Last Thursday the Boston Globe published a story in its four suburban supplements about inconsistencies in the way that applications for concealed-weapons licenses are handled from community to community. The story, by Globe database wiz Matt Carroll, is based on statistics provided by the state’s Criminal History Systems Board.

Carroll’s story was customized in each of the four supplements, reporting the same basic facts but quoting local people. The chart accompanying the story was customized as well. Here are the versions published in the North, NorthWest, West and South editions. In City Weekly, Carroll teamed up with Ric Kahn for yet another version that was published yesterday.

This sort of approach isn’t entirely new. Heck, I was customizing regional stories on a town-by-town basis when I was working for the Daily Times Chronicle of Woburn in the 1980s. But there are a lot more meaningful stories that can be told this way now that government statistics are readily available online.

A fine story, an unanswered question

Today’s front-page Boston Globe story on the sad, dysfunctional family of Acia Johnson is as fine an example of long-form narrative journalism as you’ll see in a daily newspaper, especially in 2008.

It’s exactly the sort of storytelling that’s most endangered by cutbacks in the newspaper business, and it’s heartening that the Globe is still willing and able to commit itself to such stories. Reporters Keith O’Brien and Donovan Slack and photographer Suzanne Kreiter deserve a lot of credit.

But I come away with a question that’s not really answered by the article.
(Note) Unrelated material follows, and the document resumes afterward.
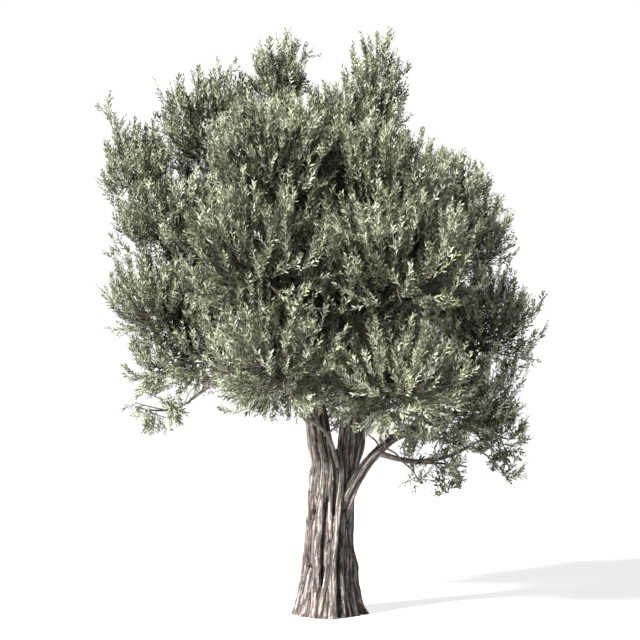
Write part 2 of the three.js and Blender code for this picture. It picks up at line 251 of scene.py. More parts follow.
def addNode(tree, kind, inputs=None, **settings):
    node = tree.nodes.new(kind)
    for name, value in settings.items():
        setattr(node, name, value)
    for key, value in (inputs or {}).items():
        if isinstance(value, bpy.types.NodeSocket):
            tree.links.new(value, node.inputs[key])
        else:
            node.inputs[key].default_value = value
    return node


def limbLines():
    lines = {}
    for name, limb in mainLimbs.items():
        carried = next(one for one, mass in masses.items() if mass[5] == name and mass[6] is None)
        last = np.array(limb["through"][-1])
        lines[name] = smoothLine(limb["through"] + [tuple(entryOf(carried, last))], limbs["stemPoints"])
    for number, (name, mass) in enumerate(masses.items()):
        if mass[6] is None:
            continue
        draw = seededRandom(limbs["firstSeed"] + number)
        start = placeAt(lines[mass[5]], mass[6])
        run = entryOf(name, start) - start
        sideways = unit(np.array((-run[1], run[0], 0.0)))
        points = []
        for share in (0, 0.33, 0.67, 1):
            loose = math.sin(math.pi * share) * np.linalg.norm(run) * limbs["sag"]
            sag = loose * -slimArches.get(name, -1)
            points.append(start + run * share + sideways * loose * draw(-1, 1) - upwards * sag)
        lines["bough_" + name] = smoothLine(points, limbs["boughPoints"])
    return lines


bark = {
    "radius": 0.236,
    "flare": 0.15,          # how much wider the trunk is at the ground
    "flareHeight": 0.6,
    "voxel": 0.0094,        # between points of the trunk's skin
    "smoothing": (0.5, 3),  # how strongly, and how many times
    "stemsTo": 2.32,        # the height where the trunk's skin hands over to the boughs'
    "core": 0.66,           # how far out the wood behind the strands stands, as a share of the radius
    "foot": 0.22,           # how much further it stands out at the ground
    "footHeight": 0.12,
    "coreSides": 72,
    "coreRings": 80,
    "coreBelow": 0.06,      # how far below the top of the crotch it ends
    "closing": 0.85,        # the share of its section that is gone there
    "coreWobble": (0.02, 14),
    "limbCore": 0.7,        # the same for the stems and the side bough
    "limbSides": 40,
    "limbRings": 120,
    "crotch": (1.36, 1.72),     # heights between which the strands part into the two stems
    "strandStep": 0.022,
    "strandSides": 18,
    "withTrunk": 0.4,       # how much of a strand's thickness goes with the trunk's
    "swell": (0.2, 0.1),    # how much thicker a strand is at the ground, and up to about where
    "fade": 0.2,            # over which a strand sinks away at an end above the ground
    "fadeCurve": 0.7,
    "fadeThin": 0.6,        # how much thinner, and how much further in, a strand is at such an end
    "fadeIn": 0.2,
    "stemStrand": 0.24,     # a strand's largest radius on a stem, as a share of the stem's
    "stemTwist": 14,        # degrees in a metre
    "wobbles": ((0.04, 9, 1), (0.03, 22, 2)),   # size, rate up the trunk, and times the strand's turn
    "sideTwist": 60,
    "sideWobble": (0.06, 40),
    "flatFoot": 0.03,       # below this height the relief points less and less down
    "ground": 0.004,        # and lower than this a point lies on the ground
    "furrow": 0.0042,
    "fineFurrow": 0.0026,
    "lump": 0.0045,
    "nearby": 24,           # places along the strands that each point is measured from
    "seam": 0.016,          # how near to two strands alike the bark is darker, painted shade between the strands
    "inside": 0.02,         # this far outside every strand, and a little more, the painted shade between strands is at its darkest
    "insideLess": 0.2,
    "strandShift": 0.31,    # keeps the fibres of one strand from going on in the next
    "creviceRounds": 20,
    "creviceDepth": 0.009,  # as deep as this below the surface around it, the bark is at its darkest: darker bark with painted shade
    "grooveShare": 0.7,     # how dark a groove in the relief is painted, darker bark with painted shade
    "openWood": 0.08,       # less hollow than this is open wood
}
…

Acia Johnson is the older of two sisters who recently died in each other’s arms when a fire ripped through their South Boston home. Their mother’s girlfriend has been charged with setting the fire.

O’Brien and Slack write that Acia and Sophia Johnson’s lives could have been saved if the state Department of Social Services had intervened a long time ago, removing the girls and their brother, Ray Johnson Jr., from the chaotic environment in which they were growing up. There is ample evidence of that chaos throughout the article, and there’s no question that DSS could have and should have acted. No surprise there.

But the link between that chaos and the girls’ deaths is tenuous. Their mother, Anna Reisopoulos, had fallen in love with Nicole Chuminski, who, authorities say, turned out to be dangerously unstable. Reisopoulos was home, asleep, when Chuminski allegedly showed up, began shouting and then torched the house. According to O’Brien and Slack’s reporting, Reisopoulos and Chuminski’s relationship was volatile, but that’s not all that unusual. It was other aspects of Reisopoulos’ life that should have led to DSS’s taking her children away.

Yes, Reisopoulos was “half drunk” when she was awakened, allegedly by Chuminski’s shouting, at 3 a.m. But that doesn’t make her an unfit parent. Indeed, it strikes me that what happened that night could have taken place even if Reisopoulos had been leading an exemplary life.

The girls died on a night when their mother was not wandering the streets, was not abusing drugs and was not out shoplifting with the girls’ father. Maybe that’s the ultimate irony.

Columnist smackdown!

Boston Globe columnist Kevin Cullen responds to John Gonzalez’s Boston Magazine piece, making up for any perceived bile shortage in rather spectacular fashion. And Boston Magazine blogger Amy Derjue responds to Cullen’s response with applause, urging Cullen’s metro-columnist stablemates, Yvonne Abraham and Adrian Walker, to get similarly worked up.

A note to the Globe’s Web folks: If Cullen thought Gonzalez’s critique was worth expending 660 words, don’t you think you should have linked to it?